• **Brief**
Copy out, from the entries below, each line holding the string "follow".

---------- Records for the task ----------

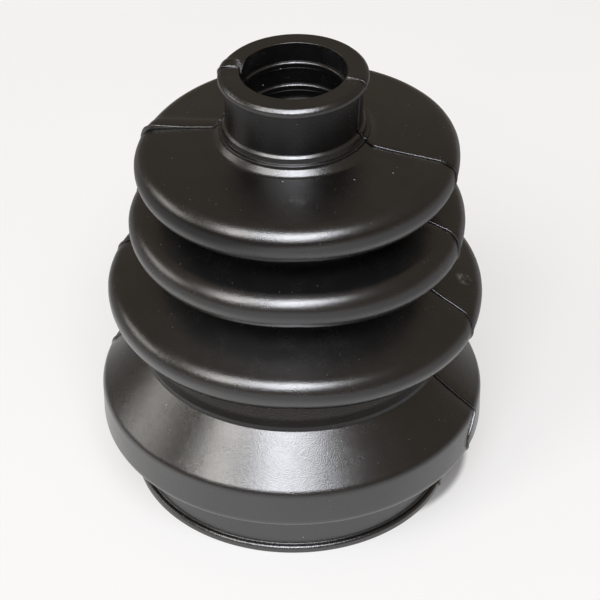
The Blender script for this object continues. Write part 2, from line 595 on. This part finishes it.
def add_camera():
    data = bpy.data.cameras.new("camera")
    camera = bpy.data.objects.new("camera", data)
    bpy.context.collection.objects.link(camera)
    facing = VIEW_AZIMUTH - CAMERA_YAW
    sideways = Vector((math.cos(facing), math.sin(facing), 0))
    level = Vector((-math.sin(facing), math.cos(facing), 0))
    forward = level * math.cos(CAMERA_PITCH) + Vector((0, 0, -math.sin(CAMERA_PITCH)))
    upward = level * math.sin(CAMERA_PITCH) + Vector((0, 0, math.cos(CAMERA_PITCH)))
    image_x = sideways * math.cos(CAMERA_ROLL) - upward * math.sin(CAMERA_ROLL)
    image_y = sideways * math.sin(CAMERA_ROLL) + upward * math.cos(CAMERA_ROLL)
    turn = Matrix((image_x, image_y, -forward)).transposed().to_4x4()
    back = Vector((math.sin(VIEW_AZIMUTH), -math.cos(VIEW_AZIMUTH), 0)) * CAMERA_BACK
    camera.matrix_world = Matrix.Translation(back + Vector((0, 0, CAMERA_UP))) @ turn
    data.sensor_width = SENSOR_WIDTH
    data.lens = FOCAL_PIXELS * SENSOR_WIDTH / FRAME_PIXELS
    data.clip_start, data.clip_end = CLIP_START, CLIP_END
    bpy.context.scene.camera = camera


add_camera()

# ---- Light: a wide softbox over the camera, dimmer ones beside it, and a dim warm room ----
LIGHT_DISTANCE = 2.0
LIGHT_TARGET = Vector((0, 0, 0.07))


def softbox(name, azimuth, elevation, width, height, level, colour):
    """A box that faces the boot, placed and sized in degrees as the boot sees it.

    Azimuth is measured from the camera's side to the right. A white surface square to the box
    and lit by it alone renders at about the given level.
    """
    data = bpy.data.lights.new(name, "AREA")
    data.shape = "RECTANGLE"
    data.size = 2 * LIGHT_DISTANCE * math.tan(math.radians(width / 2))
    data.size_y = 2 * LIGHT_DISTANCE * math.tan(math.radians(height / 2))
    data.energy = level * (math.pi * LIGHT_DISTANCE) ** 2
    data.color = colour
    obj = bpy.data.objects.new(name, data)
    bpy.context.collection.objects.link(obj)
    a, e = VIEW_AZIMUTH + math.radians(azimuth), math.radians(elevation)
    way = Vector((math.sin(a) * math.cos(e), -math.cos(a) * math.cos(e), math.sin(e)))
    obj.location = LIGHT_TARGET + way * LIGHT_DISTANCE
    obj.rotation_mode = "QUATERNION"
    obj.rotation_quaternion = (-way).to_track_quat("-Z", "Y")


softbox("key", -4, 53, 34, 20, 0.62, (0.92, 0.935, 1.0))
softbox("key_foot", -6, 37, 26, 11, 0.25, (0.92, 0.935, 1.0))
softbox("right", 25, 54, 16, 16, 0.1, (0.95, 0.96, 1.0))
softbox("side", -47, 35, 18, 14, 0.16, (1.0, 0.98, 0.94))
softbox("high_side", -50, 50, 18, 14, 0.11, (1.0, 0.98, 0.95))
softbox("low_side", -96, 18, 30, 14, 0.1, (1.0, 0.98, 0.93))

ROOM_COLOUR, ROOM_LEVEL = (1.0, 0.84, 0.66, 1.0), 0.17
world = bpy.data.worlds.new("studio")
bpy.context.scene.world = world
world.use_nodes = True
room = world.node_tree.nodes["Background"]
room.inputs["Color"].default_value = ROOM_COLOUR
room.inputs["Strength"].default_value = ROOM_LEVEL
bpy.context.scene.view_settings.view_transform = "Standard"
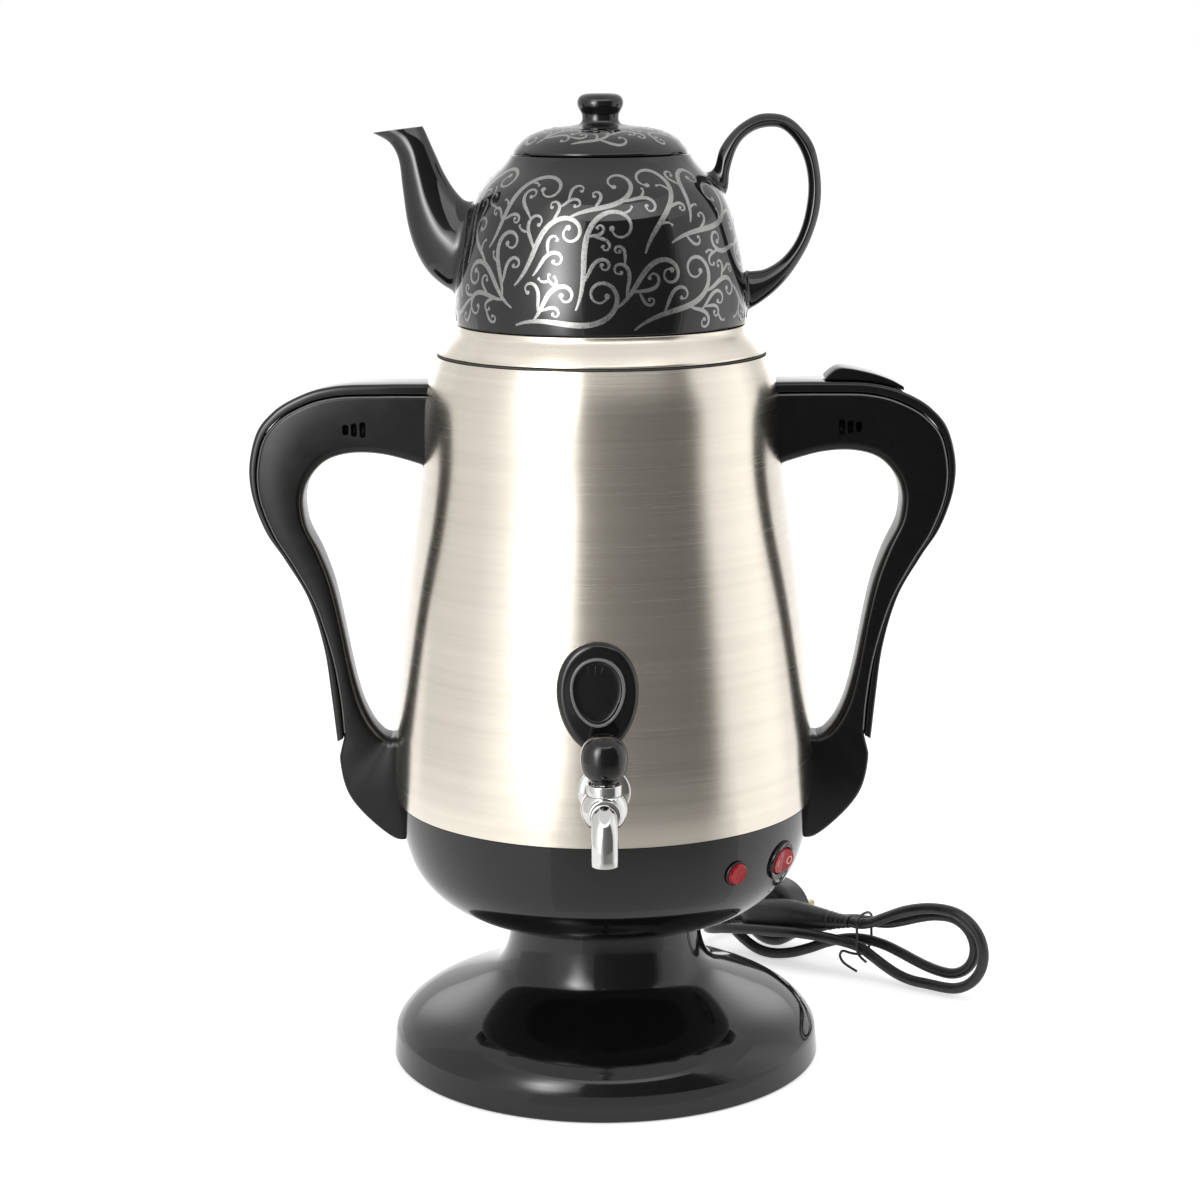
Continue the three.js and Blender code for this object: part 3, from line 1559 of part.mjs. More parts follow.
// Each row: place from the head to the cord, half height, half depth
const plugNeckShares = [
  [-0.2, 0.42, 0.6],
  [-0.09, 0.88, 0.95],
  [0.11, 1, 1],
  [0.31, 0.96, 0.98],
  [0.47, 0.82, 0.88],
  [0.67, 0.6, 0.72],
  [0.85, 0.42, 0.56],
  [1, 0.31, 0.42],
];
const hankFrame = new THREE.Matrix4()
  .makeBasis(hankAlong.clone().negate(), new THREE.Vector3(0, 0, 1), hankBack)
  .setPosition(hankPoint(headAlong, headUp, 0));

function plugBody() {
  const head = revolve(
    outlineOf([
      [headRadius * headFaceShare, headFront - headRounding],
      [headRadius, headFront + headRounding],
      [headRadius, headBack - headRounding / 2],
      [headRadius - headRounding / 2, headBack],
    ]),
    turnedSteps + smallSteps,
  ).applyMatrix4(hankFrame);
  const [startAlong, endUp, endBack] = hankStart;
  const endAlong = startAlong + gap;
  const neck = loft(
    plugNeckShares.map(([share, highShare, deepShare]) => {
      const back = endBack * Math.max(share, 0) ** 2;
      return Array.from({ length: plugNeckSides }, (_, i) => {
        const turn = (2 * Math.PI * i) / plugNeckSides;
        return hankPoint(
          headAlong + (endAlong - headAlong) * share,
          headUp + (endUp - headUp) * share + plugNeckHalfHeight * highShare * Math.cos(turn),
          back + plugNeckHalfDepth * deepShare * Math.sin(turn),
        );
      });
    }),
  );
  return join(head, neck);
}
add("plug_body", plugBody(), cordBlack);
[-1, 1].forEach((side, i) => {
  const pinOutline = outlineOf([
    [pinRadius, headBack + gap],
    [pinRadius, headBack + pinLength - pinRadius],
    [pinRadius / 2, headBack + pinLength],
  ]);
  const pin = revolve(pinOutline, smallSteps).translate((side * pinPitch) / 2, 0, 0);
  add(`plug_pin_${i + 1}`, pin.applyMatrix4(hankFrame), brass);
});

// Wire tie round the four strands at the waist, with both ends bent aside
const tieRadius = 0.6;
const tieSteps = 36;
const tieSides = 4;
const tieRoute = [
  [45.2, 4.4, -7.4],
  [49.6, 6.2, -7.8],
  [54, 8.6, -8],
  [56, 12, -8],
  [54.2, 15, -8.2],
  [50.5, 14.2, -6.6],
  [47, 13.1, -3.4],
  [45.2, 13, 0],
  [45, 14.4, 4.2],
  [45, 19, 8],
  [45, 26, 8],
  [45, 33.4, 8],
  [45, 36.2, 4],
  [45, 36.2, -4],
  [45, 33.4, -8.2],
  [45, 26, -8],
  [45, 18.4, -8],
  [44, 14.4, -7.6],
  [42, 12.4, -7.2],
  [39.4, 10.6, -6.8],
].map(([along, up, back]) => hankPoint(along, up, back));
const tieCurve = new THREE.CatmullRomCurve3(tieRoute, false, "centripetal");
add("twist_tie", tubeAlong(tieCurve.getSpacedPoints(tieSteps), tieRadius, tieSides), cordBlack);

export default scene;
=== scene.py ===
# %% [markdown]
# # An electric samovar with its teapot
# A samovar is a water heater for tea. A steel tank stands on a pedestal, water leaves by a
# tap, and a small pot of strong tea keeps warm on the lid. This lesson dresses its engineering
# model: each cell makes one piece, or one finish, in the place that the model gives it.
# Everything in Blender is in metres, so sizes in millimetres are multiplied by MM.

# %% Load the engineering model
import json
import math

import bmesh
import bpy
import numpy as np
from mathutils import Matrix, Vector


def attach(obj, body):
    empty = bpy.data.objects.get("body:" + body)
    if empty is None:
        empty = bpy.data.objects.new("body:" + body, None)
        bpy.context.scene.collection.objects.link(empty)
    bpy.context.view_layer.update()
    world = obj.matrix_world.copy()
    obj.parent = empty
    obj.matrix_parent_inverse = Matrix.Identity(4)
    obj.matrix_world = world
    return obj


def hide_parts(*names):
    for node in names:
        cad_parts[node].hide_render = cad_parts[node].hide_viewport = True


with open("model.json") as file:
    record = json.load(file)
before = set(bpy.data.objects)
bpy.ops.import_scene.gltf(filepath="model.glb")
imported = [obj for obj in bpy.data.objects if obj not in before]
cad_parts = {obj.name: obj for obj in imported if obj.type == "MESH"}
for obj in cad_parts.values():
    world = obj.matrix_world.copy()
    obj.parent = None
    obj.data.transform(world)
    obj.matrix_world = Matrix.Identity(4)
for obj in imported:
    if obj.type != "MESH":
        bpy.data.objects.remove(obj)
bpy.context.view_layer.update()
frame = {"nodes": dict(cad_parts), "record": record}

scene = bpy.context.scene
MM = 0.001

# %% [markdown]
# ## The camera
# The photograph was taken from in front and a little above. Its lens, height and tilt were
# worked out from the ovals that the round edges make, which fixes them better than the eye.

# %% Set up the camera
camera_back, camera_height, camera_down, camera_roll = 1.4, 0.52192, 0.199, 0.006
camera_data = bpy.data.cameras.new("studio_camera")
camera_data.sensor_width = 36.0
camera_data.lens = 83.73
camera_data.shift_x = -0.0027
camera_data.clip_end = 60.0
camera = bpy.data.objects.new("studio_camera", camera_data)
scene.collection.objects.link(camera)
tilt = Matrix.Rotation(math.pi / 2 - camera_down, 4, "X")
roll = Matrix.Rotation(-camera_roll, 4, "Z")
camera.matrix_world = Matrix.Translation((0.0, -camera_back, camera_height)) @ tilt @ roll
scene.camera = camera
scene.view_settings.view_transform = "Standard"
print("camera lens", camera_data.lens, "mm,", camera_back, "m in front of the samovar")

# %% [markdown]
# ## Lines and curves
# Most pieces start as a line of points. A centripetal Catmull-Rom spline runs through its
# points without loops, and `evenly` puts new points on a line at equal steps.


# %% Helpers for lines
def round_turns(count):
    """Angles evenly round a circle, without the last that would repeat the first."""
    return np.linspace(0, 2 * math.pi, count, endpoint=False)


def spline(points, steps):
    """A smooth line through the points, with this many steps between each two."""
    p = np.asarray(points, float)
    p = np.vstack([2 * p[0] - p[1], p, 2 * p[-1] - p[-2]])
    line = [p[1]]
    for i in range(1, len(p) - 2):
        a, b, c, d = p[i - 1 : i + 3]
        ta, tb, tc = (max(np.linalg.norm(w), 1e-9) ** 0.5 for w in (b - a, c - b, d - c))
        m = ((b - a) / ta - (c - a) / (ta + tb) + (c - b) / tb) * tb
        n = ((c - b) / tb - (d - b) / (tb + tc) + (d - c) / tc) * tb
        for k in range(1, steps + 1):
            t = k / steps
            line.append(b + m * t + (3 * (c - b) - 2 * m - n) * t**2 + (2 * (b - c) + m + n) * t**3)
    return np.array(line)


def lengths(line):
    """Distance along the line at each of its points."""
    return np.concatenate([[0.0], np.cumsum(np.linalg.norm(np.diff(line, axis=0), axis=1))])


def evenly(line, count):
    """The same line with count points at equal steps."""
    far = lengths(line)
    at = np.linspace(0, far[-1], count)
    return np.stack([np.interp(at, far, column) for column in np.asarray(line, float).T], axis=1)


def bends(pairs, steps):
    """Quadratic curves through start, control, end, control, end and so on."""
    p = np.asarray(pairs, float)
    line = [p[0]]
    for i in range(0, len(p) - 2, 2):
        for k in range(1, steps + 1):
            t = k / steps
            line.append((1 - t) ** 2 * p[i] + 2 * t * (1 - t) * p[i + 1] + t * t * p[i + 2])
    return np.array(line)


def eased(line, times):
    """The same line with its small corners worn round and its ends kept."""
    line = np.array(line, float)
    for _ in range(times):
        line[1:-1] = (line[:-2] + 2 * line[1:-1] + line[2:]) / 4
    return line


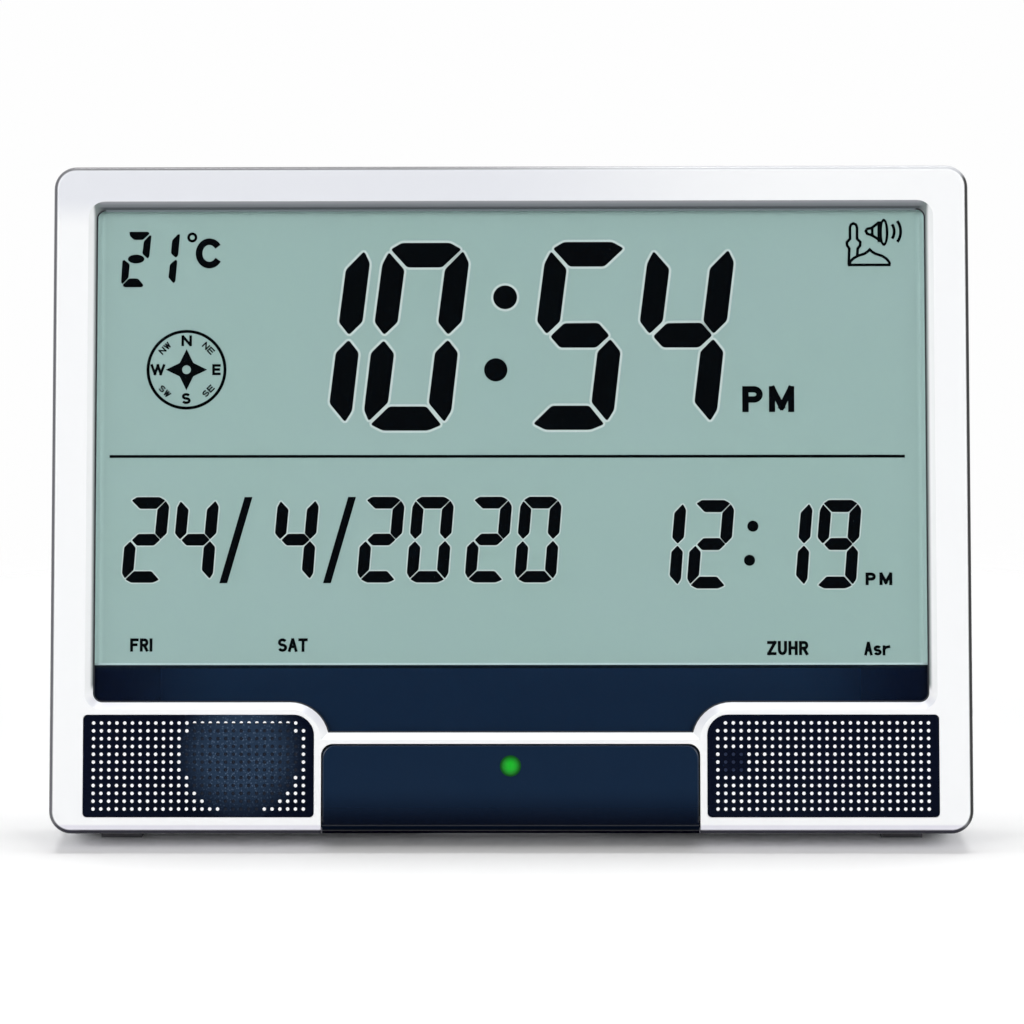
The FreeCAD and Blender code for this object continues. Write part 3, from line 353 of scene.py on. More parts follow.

----------

• **Result for this task**
Continue the three.js and Blender code for this object: part 3, from line 1559 of part.mjs. More parts follow.
The FreeCAD and Blender code for this object continues. Write part 3, from line 353 of scene.py on. More parts follow.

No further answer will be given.